This summer the lectionary takes the church through Paul’s epistle to the Romans, as good an occasion as any to attend to gospel. I recently taught the preaching class for a cohort of licensed local pastors. As part of the session, I provided them this handout. If it’s true that our natural inertia will always drift away from the gospel, then it’s always wise to revisit how to spot its imposters.
The good news of the gospel is that you can rest in the work of Christ Jesus. Faith is the state of being grasped by the new situation made possible by eschatological promise. There is now no sin other than forgiven sin. And there is now no work that is necessary for you to do for anyone other than for your neighbor. The good news of the gospel is that you can rest in the work of Christ and look to the future as promise rather than threat.

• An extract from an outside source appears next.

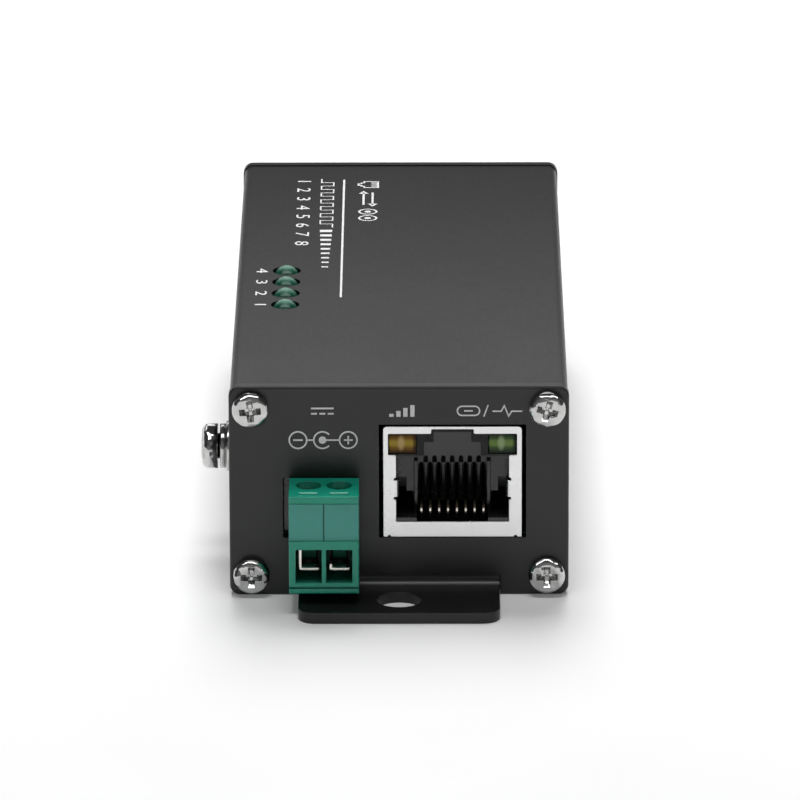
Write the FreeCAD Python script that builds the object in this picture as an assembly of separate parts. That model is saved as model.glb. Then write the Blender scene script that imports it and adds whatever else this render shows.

Anything else, anything extra added to the finished work of Jesus Christ for you, the apostle Paul asserts, is anathema.
Anathema.
God-damned.
Once you understand the offense of the gospel and the attraction of the law, you realize that, as the church, we are always on the precipice of the very same heresy by which the Christians in Galatia were led astray from the God who called them in and through the gospel. We’re forever tempted to rip the pillow out from underneath your head, to give you something you must do, to prevent you from resting in Christ and his righteousness alone.
Therefore, it’s important to learn how to recognize a false gospel.
Here:
1. If it makes you anxious or afraid, it’s another gospel.